Here is a negative answer to your first question:
$\overline{\mathbb{Z}}/p\overline{\mathbb{Z}}$ is not a field and not even an integral domain, because $p\overline{\mathbb{Z}}$ isn't a prime ideal.
Consider the factorisation $p=\sqrt{p}^2$, of course $\sqrt{p} \in \overline{\mathbb{Z}}$
Now we will assume that $p\overline{\mathbb{Z}}$ is a prime ideal of $\overline{\mathbb{Z}}$.
Since $\sqrt{p}^2=p \in p\overline{\mathbb{Z}}$, we must have $\sqrt{p}\in p\overline{\mathbb{Z}}$. This means that $\sqrt{p}=ap$ for some $a\in \overline{\mathbb{Z}}$, which would imply $p=\sqrt{p}^2=a^2p^2 \implies 1=a^2p$, which is a contradiction because $p$ is not a unit of $\overline{\mathbb{Z}}$.
Addition: A positive answer to your second question.
Let's assume $\overline{\mathbb{Z}}/p\overline{\mathbb{Z}}$ is finite and let $m<\infty$ be its order. It is obvious that $m>1$. We will show that $p^n$ divides $m$ for arbitrarily high $n$.
Pick an arbitrary number field $K$ of degree $n=[K:\mathbb{Q}]$ and consider the obvious map $\mathcal{O}_K \to \overline{\mathbb{Z}}/p\overline{\mathbb{Z}}, x \to x +p\overline{\mathbb{Z}}$.

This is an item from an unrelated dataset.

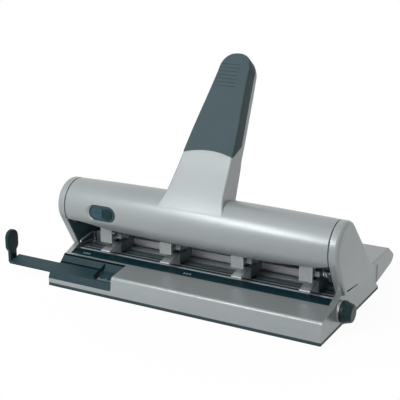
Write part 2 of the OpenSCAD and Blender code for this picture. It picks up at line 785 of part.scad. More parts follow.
module unit_carriage(i) color("#7C8588") translate([unit_x[i], 0, 0]) difference() {
    h = unit_w / 2;
    union() {
        box([-h, -table_front + pass_gap, jaw_low], [h, spine_back_y, jaw_top]);
        along_x(-lip_w / 2, lip_w / 2) polygon([
            [-lip_front, jaw_top - lip_drop], [-table_front + over, jaw_top],
            [-table_front + over, jaw_top - lip_t], [-lip_front, jaw_top - lip_drop - lip_t]
        ]);
        box([-h, spine_front_y, jaw_low], [h, spine_back_y, spine_top]);
        box([-h, punch_y - block_half, arm_low], [h, punch_y + block_half, arm_top]);
        box([-arm_neck / 2, punch_y, arm_low], [arm_neck / 2, spine_front_y + over, arm_top]);
        translate([0, punch_y - block_half + over, arm_low + arm_t / 2]) rotate([90, 0, 0])
            cylinder(r = cap_pin_r, h = cap_front - cap_t + punch_y - block_half + over);
    }
    translate([0, punch_y, jaw_low - over]) cylinder(r = die_r + run_fit, h = jaw_t + 2 * over);
    translate([0, punch_y, arm_low - over]) cylinder(r = pin_r + run_fit, h = arm_t + 2 * over);
    rod_x(-unit_w, unit_w, rod_y, rod_h, rod_r + run_fit);
}

module unit_cap(i) color(block_grey) translate([unit_x[i], 0, 0]) difference() {
    box([-unit_w / 2, -cap_front, cap_low], [unit_w / 2, -cap_front + cap_t, cap_top]);
    for (k = [0:cap_ribs - 1]) {
        x = unit_w * ((k + 0.5) / cap_ribs - 0.5);
        box([x - unit_w / cap_ribs / 4, -cap_front - over, cap_low - over],
            [x + unit_w / cap_ribs / 4, -cap_front + rib_cut, cap_top + over]);
    }
}

module unit_die(i) color(steel) translate([unit_x[i], punch_y, jaw_low]) difference() {
    cylinder(r = die_r, h = jaw_t);
    translate([0, 0, -over]) cylinder(r = pin_r + 2 * run_fit, h = jaw_t + 2 * over);
}

module unit_plunger(i) color(steel) translate([unit_x[i], punch_y, 0]) {
    translate([0, 0, tip_z]) cylinder(r = pin_r, h = head_top - head_t / 2 - tip_z);
    translate([0, 0, head_top - head_t]) cylinder(r = head_r, h = head_t);
}

base_shell();
bottom_tray();
left_cheek();
right_cheek();
rear_cover();
rear_deck();
paper_table();
scale_strip();
scale_drum();
knob_shaft();
knob();
knob_collar();
rear_rail();
guide_rod();
guide_holder();
guide_bar();
guide_stop();
shaft_bushes();
cheek_screws();
table_screws();
return_spring();
hood_shell();
hood_plate(-1);  // hood_plate_left
hood_plate(1);  // hood_plate_right
lever_shaft();
cam_bar();
handle_arm();
handle_shell();
handle_grip();
lock_bezel();
lock_button();
for (i = [0:3]) {
    unit_carriage(i);
    unit_cap(i);
    unit_die(i);
    unit_plunger(i);
    unit_spring(i);
}
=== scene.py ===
"""Looks of an adjustable four-hole desk punch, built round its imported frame.

Every class builds one sub-assembly. Sizes are millimetres in the frame of the
CAD model: X along the lever shaft, Y to the back, Z up, the table at Z = 0.
"""

import json
import logging
import math
from dataclasses import dataclass, field
from enum import Enum
from typing import Any, Callable, Iterable, Sequence

import bmesh
import bpy
from bmesh.types import BMesh, BMEdge, BMVert
from mathutils import Matrix, Vector

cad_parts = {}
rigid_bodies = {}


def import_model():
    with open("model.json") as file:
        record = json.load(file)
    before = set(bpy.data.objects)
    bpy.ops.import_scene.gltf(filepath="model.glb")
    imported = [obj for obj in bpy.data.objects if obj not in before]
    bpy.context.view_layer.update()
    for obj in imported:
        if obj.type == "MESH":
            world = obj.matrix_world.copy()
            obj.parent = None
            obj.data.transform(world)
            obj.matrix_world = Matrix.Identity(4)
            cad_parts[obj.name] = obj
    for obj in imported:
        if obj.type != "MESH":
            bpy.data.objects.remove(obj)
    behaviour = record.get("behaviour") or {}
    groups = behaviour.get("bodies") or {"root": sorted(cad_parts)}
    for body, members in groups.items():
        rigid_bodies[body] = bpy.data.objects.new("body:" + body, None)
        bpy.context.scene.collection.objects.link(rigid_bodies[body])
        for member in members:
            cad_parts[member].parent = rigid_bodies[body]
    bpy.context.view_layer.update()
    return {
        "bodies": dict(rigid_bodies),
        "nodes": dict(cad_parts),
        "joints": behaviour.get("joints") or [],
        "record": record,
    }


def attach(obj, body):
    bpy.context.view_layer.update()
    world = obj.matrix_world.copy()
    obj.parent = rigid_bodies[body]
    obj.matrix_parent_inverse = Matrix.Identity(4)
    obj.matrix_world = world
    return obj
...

Let $x \in \mathcal{O}_K$ be in the kernel of this map, so $x=ap$ for some $a \in \overline{\mathbb{Z}}$. We have $K \ni x/p=a \in \overline{\mathbb{Z}}$, so $a \in \overline{\mathbb{Z}} \cap K = \mathcal{O}_K$, which means the kernel of this map is $p\mathcal{O}_K$.
This implies that $\mathcal{O}_K/p\mathcal{O}_K$ injects into $\overline{\mathbb{Z}}/p\overline{\mathbb{Z}}$ and $p^n=\#\mathcal{O}_K/p\mathcal{O}_K \mid \#\overline{\mathbb{Z}}/p\overline{\mathbb{Z}}=m$.
Picking an arbitrary sequence of number fields $K_1,K_2,...$ with $[K_i:\mathbb{Q}]\to \infty$ (which certainly does exist) leads to a contradiction.
Best Answer
Let me expand Ethan Alwaise's comment into an answer.
Let $L$ be a number field and $\alpha\in \mathcal O_L$ be a square modulo every prime. Suppose by contradiction that $\alpha$ is not a square. Then the polynomial $x^2-\alpha$ is irreducible in $L[x]$. Hence, the field extension $L(\sqrt{\alpha})/L$ has degree 2. This implies that the Galois group of such extension is $C_2$. Hence, by Chebotarev there exist infinitely many primes of $L$ that are inert in $L(\sqrt{\alpha})$. Choose one of these primes $p$ large enough. Then by Dedekind-Kummer the splitting of $p$ in $L(\sqrt{\alpha})$ is governed by the factorization of $x^2-\alpha$ modulo $p$. But this is a product of two linear factors by hypothesis, leading to a contradiction.